- Task to complete:
Write out each line of the material again, word for word.

• • • •

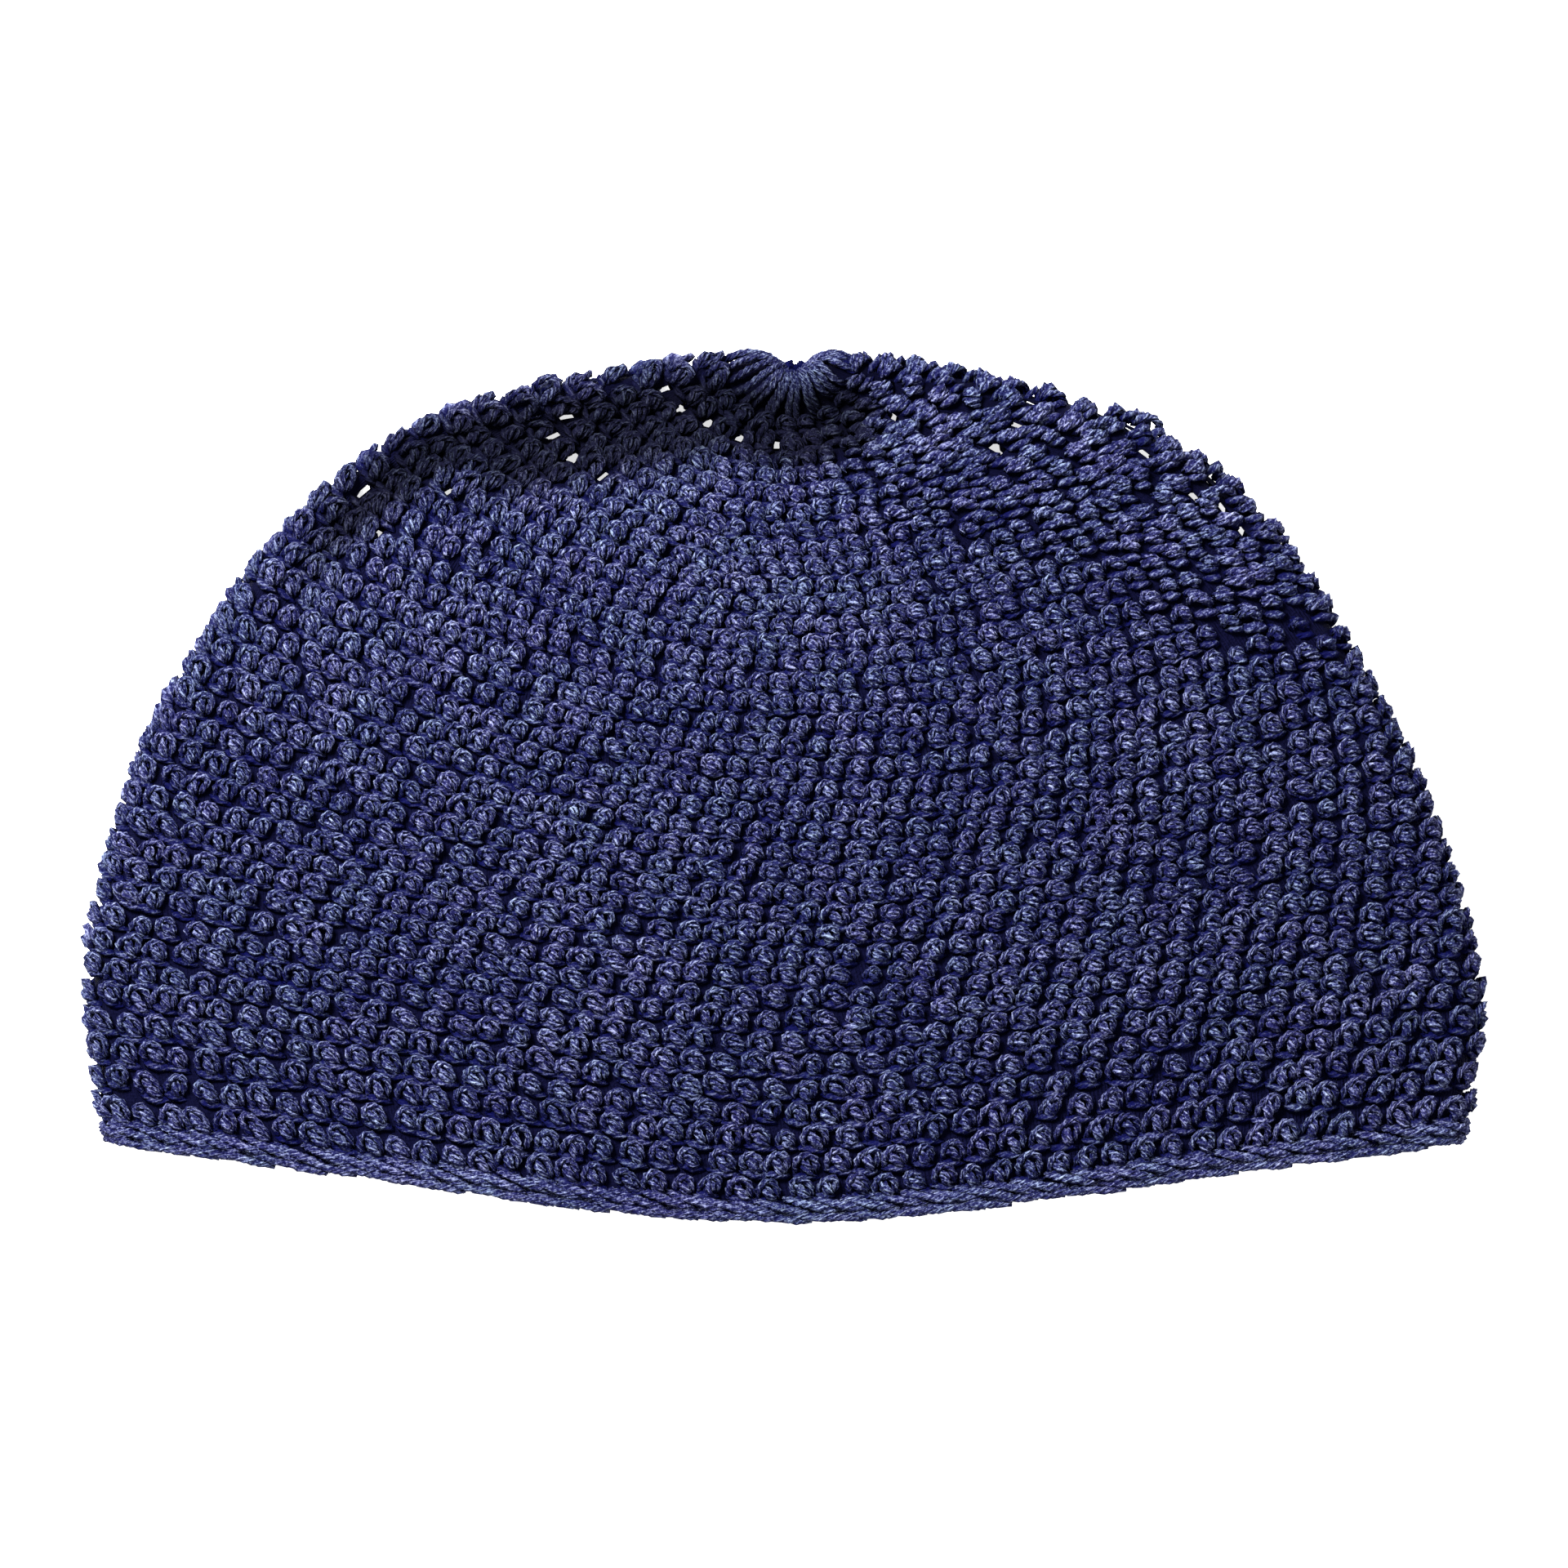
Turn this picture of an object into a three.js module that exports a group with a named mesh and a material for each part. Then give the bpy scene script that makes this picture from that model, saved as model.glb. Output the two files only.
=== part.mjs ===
// A crocheted kufi skullcap, lying folded flat on its side as it is laid down or stored.
// Millimetres, +Z up. The lower layer rests on z = 0, the crown's fold is towards +Y, the mouth opens towards -Y
// and the two side folds are at -X and +X. The origin is under the middle of the cap.
//
// The cap is worked in rounds from the crown's centre down to the rim. A point of its wall is found from two numbers:
// its share of the way from crown (0) to rim (1), and its turn round the cap. Every piece is built on that one surface.
import * as THREE from "three";

// Sizes seen from above
const FLAT_WIDTH = 270; // across the two side folds, at the widest round
const FLAT_DEPTH = 168; // from the crown's fold to the lowest point of the rim

// The wall and how it lies
const WALL = 4.2; // from the crest of a round of stitches to the inner face
const FOLD_GAP = 7.5; // between the two layers just inside a fold
const MOUTH_RISE = 12.5; // how far the upper layer stands up beyond that gap, in the middle of the mouth
const RISE_REACH = 118; // from a fold to where the upper layer has risen fully
const RIB_DEPTH = 0.9; // from the crest of a round down to the groove beside it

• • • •

- Finished task:
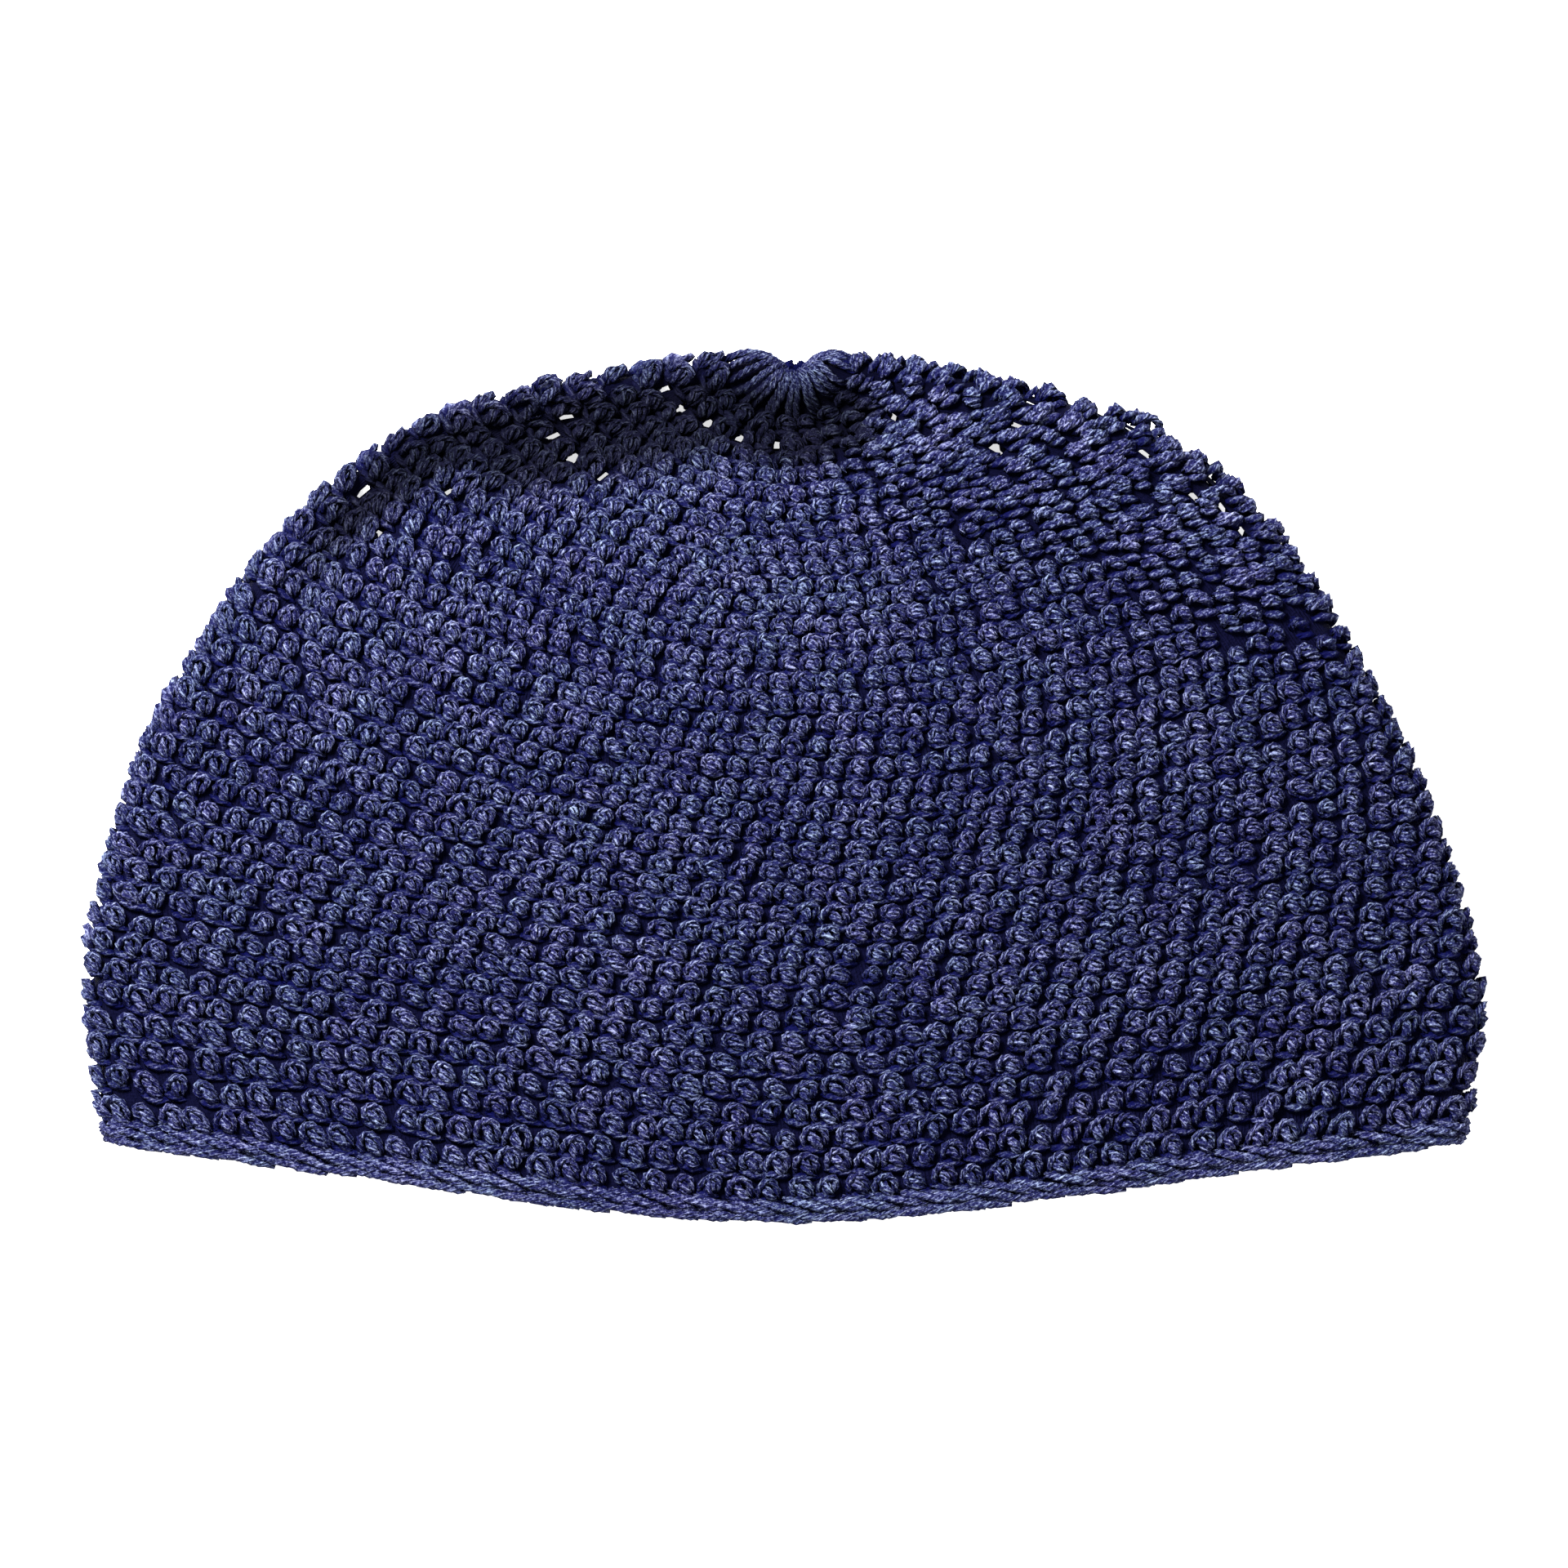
Turn this picture of an object into a three.js module that exports a group with a named mesh and a material for each part. Then give the bpy scene script that makes this picture from that model, saved as model.glb. Output the two files only.
=== part.mjs ===
// A crocheted kufi skullcap, lying folded flat on its side as it is laid down or stored.
// Millimetres, +Z up. The lower layer rests on z = 0, the crown's fold is towards +Y, the mouth opens towards -Y
// and the two side folds are at -X and +X. The origin is under the middle of the cap.
//
// The cap is worked in rounds from the crown's centre down to the rim. A point of its wall is found from two numbers:
// its share of the way from crown (0) to rim (1), and its turn round the cap. Every piece is built on that one surface.
import * as THREE from "three";

// Sizes seen from above
const FLAT_WIDTH = 270; // across the two side folds, at the widest round
const FLAT_DEPTH = 168; // from the crown's fold to the lowest point of the rim

// The wall and how it lies
const WALL = 4.2; // from the crest of a round of stitches to the inner face
const FOLD_GAP = 7.5; // between the two layers just inside a fold
const MOUTH_RISE = 12.5; // how far the upper layer stands up beyond that gap, in the middle of the mouth
const RISE_REACH = 118; // from a fold to where the upper layer has risen fully
const RIB_DEPTH = 0.9; // from the crest of a round down to the groove beside it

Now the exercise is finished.